I have tried cycling, yoga and many work out dvds and whilst they did provide some sort of enjoyment I had never experienced anything quite like I had after that first run/walk. I began to feel anything was possible but I didn't know then how possible.
The buzz of what I had achieved continued throughout the week and, if I'm honest, it's also carried me through a whole year of running. I still, to this day, get that delightful rush; in fact, it's what I long for when I'm out on a run. It's what urges me on, it's what helps me dig deep to continue when I get that naughty negative thought of self-doubt. That buzz, that whole physical and mental rush is one of the best things about running.
However, it isn't this buzz alone that makes running so fulfilling. It's also the running community as a whole. The friendliness at my first parkrun wasn't a fluke, it permeates throughout the entire running community. Everywhere I have gone that involves running I have been met with genuine support and pleasantness. Worried you'll be too slow during a race? You'll have those worries pushed aside by kind, encouraging tail runners. Scared you'll be alone through a parkrun course? You'll meet people with the same worries and strike up a conversation that gets you to end before you've realised what's happened. Every runner supports each other and they take a genuine interest in your progress. I have seen so much good will and made so many good friends through running that my whole faith in humanity has been restored.

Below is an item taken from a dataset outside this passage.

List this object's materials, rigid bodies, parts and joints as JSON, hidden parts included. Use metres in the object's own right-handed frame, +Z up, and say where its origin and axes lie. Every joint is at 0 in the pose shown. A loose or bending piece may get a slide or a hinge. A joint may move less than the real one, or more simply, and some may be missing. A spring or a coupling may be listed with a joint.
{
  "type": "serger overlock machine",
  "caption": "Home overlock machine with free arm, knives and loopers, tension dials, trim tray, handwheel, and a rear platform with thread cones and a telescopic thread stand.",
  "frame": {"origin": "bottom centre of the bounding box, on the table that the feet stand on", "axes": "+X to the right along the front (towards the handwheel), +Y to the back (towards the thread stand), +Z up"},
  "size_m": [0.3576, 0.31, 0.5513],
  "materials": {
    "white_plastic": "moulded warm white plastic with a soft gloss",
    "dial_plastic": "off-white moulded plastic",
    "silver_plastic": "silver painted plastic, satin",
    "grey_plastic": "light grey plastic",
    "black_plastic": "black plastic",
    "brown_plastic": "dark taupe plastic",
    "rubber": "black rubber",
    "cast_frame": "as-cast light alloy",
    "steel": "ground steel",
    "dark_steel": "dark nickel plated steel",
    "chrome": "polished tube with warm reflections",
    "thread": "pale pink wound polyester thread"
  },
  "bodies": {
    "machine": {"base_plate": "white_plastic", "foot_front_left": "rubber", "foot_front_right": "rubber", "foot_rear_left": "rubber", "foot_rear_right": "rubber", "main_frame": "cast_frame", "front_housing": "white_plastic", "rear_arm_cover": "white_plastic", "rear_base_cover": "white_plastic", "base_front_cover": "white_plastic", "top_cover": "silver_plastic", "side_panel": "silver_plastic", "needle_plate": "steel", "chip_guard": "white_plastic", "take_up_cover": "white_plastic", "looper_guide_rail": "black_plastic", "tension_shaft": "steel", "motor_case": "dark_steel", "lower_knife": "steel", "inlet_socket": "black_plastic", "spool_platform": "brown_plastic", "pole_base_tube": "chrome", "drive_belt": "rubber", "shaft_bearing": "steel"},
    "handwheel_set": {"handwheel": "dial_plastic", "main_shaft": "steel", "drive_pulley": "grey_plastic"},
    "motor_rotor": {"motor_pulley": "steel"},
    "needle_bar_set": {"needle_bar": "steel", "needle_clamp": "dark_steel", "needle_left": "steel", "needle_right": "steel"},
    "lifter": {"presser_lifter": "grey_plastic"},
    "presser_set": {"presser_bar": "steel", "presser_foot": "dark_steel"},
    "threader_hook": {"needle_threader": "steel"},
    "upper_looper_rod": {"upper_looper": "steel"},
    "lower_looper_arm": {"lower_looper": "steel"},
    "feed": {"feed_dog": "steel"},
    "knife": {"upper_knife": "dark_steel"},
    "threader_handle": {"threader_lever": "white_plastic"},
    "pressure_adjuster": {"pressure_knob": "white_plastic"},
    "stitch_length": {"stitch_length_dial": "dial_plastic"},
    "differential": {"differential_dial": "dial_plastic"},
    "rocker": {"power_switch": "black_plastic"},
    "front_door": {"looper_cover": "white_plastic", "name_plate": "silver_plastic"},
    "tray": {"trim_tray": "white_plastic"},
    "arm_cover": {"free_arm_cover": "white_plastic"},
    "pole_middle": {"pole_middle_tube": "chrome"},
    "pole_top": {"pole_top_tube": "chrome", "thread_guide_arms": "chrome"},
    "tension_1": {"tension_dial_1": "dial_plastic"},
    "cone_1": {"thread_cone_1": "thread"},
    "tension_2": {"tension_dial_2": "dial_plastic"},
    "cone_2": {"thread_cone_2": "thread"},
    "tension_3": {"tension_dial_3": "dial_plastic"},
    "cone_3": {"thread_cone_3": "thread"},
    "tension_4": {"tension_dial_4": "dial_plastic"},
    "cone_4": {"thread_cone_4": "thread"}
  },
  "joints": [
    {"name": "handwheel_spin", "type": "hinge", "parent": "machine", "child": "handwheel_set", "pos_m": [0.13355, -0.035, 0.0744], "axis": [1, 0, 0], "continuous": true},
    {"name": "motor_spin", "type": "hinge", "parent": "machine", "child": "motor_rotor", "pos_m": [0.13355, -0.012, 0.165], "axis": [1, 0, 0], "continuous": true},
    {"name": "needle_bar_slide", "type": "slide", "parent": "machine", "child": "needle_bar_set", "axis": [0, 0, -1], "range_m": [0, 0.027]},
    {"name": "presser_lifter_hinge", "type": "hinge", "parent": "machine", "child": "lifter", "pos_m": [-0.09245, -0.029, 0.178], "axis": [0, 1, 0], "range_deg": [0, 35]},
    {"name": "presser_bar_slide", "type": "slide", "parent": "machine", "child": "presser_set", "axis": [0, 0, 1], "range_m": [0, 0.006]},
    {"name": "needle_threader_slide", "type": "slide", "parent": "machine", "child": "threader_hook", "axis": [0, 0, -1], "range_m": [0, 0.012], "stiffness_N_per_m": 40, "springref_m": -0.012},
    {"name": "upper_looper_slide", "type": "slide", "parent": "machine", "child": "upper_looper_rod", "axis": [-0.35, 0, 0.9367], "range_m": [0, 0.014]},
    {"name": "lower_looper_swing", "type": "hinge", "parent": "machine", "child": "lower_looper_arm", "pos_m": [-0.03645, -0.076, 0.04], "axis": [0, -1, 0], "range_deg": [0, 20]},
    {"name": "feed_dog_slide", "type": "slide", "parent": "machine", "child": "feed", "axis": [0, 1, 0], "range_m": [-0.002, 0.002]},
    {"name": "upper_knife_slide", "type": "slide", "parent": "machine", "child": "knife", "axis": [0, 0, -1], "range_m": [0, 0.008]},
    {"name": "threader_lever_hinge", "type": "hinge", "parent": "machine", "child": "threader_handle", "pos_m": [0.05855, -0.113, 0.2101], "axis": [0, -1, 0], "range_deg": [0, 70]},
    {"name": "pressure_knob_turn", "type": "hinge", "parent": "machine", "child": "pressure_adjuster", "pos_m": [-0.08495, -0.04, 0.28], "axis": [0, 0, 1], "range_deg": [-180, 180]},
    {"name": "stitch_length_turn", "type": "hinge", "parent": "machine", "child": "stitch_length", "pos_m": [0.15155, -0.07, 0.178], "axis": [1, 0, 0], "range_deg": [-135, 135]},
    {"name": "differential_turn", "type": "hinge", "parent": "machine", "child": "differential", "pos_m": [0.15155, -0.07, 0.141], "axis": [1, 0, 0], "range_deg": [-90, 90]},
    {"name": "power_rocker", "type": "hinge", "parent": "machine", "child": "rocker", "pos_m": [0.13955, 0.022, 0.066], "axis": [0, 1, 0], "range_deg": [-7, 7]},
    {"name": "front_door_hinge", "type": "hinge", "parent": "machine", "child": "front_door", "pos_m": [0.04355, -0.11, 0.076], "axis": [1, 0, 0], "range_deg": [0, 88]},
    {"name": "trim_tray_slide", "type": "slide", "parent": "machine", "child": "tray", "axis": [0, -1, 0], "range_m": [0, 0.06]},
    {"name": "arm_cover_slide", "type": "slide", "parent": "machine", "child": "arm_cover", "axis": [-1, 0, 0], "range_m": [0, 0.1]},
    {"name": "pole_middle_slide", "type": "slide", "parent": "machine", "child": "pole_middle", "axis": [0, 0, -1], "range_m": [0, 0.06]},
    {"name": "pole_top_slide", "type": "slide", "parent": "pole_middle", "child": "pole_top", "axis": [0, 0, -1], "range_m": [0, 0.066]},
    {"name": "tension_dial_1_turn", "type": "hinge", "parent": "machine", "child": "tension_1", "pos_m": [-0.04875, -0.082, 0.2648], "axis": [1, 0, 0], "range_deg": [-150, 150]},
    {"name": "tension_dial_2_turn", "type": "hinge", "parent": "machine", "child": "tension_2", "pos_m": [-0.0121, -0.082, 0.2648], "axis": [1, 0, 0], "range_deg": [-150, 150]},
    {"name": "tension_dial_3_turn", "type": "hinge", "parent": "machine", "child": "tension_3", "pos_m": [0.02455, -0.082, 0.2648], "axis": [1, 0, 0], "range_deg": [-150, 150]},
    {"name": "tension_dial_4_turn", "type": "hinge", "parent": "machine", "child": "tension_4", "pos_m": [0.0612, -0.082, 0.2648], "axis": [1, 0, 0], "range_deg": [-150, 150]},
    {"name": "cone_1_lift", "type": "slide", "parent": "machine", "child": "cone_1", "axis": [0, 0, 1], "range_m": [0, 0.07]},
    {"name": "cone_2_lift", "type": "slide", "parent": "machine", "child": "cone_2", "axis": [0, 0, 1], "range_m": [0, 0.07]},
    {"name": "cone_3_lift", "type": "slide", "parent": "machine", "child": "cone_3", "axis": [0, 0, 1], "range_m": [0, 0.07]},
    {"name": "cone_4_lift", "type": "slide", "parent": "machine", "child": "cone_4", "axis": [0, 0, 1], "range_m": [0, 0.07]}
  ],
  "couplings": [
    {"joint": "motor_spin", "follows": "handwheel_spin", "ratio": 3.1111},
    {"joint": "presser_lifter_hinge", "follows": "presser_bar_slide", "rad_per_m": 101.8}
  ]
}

There are good people out there, they may be running faster than you or they may be on the side-lines but they're always ready with a cheer or a few words of encouragement.
I still suffer with anxiety but it's because of the warmth of the running community, and the welcome I get at my home parkrun or a race that the severity of the anxiety isn't as bad as it was. Being amongst over twenty thousand people at Cardiff Half Marathon was proof to me that my ability to deal with anxiety has improved.
My depression has also become much more manageable. I have successfully come off the anti-depressants, I still get my days when I'm low but I know that a run will help elevate the mood. Running has also helped me to become less dependent on alcohol. I rarely drink now as I would hate to go for a run with a hangover so if ever I do drink it's one or two and for pure pleasure rather than because I 'needed' it. Running has also helped me to give up smoking, which I thought would never be possible. I was unable to breathe properly during a run and I knew it was down to the amount I had smoked that week. It was a simple case of deciding what I wanted more: running or smoking.
Running has an instant effect mentally, yes you go through the usual 'why am I doing this' or 'I hate this' but because of that great feeling afterwards you learn to dig deep and push on until you start to enjoy. Digging deep is something else that you learn to do in running that filters into your everyday life. You start to believe in yourself, you start realising your own strength, determination and you find yourself smiling again. You're not the slave to your own negative thoughts anymore, yes you have your bad days but then you have this knowledge that things will improve, you will get through it and there's always something good to look forward to. Your next run.
I used to say that I didn't see the point of running, now I can't imagine life without it. It doesn't just give you a physical rush, it gives you a life rush.